# Given problem:
Find and return each line containing "finishes".

[Stored data entries]
◆ ◆ ◆ ◆ ◆
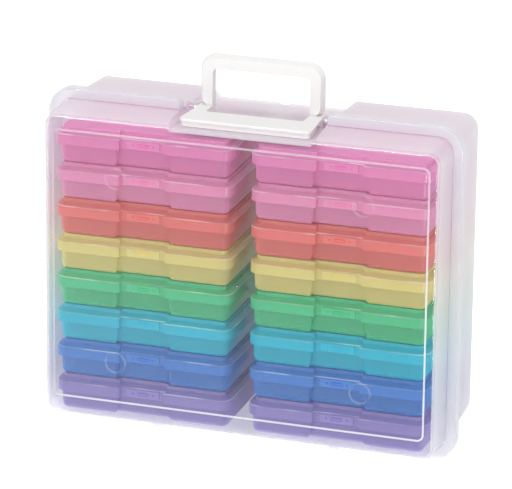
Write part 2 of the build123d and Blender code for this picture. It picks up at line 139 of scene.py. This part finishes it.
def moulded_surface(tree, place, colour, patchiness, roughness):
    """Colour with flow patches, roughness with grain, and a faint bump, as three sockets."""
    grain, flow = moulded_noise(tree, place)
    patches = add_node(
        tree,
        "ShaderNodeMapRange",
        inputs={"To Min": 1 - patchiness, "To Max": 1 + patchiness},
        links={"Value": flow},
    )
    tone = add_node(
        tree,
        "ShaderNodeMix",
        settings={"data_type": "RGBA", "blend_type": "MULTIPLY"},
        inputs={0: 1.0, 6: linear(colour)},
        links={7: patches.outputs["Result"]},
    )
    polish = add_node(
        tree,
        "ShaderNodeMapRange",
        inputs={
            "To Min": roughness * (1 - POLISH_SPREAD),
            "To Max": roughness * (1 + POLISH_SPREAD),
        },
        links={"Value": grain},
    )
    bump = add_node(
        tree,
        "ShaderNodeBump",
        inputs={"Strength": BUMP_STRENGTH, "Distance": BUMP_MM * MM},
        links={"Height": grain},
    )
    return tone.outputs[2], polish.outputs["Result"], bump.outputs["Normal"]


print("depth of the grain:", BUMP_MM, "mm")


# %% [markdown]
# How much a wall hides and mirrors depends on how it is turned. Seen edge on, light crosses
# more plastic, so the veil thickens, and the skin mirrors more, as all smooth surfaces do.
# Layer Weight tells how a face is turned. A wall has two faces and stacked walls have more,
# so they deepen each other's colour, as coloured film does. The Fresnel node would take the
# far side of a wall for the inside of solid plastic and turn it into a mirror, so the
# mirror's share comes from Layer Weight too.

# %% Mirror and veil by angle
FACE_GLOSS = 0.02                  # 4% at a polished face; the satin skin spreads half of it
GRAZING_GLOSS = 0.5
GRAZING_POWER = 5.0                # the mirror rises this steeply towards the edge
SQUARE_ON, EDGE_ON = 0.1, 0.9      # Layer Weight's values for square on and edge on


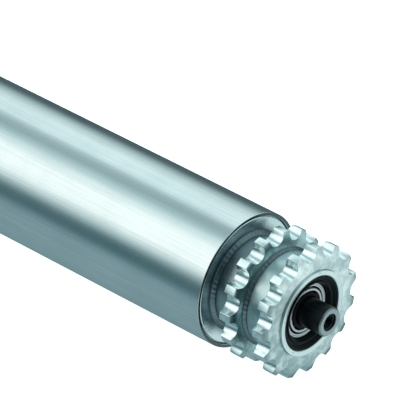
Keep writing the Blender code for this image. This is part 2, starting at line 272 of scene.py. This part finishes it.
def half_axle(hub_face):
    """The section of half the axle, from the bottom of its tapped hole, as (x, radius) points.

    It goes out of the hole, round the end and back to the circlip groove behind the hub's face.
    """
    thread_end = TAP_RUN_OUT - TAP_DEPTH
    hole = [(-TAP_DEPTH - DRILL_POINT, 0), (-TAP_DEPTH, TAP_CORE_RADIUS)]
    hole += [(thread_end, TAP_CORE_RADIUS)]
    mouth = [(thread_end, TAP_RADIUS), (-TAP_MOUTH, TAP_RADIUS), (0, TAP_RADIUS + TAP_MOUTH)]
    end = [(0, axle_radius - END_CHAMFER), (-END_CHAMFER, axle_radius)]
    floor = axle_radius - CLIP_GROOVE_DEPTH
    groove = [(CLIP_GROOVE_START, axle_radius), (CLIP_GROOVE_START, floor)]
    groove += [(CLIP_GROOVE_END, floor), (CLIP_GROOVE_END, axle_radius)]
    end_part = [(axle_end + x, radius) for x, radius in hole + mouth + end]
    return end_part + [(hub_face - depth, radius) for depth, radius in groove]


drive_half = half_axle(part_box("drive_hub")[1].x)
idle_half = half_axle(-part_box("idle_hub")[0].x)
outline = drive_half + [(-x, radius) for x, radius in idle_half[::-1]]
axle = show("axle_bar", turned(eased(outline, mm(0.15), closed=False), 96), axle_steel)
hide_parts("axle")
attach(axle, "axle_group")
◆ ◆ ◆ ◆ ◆
# Task answer:
Write part 2 of the build123d and Blender code for this picture. It picks up at line 139 of scene.py. This part finishes it.
Keep writing the Blender code for this image. This is part 2, starting at line 272 of scene.py. This part finishes it.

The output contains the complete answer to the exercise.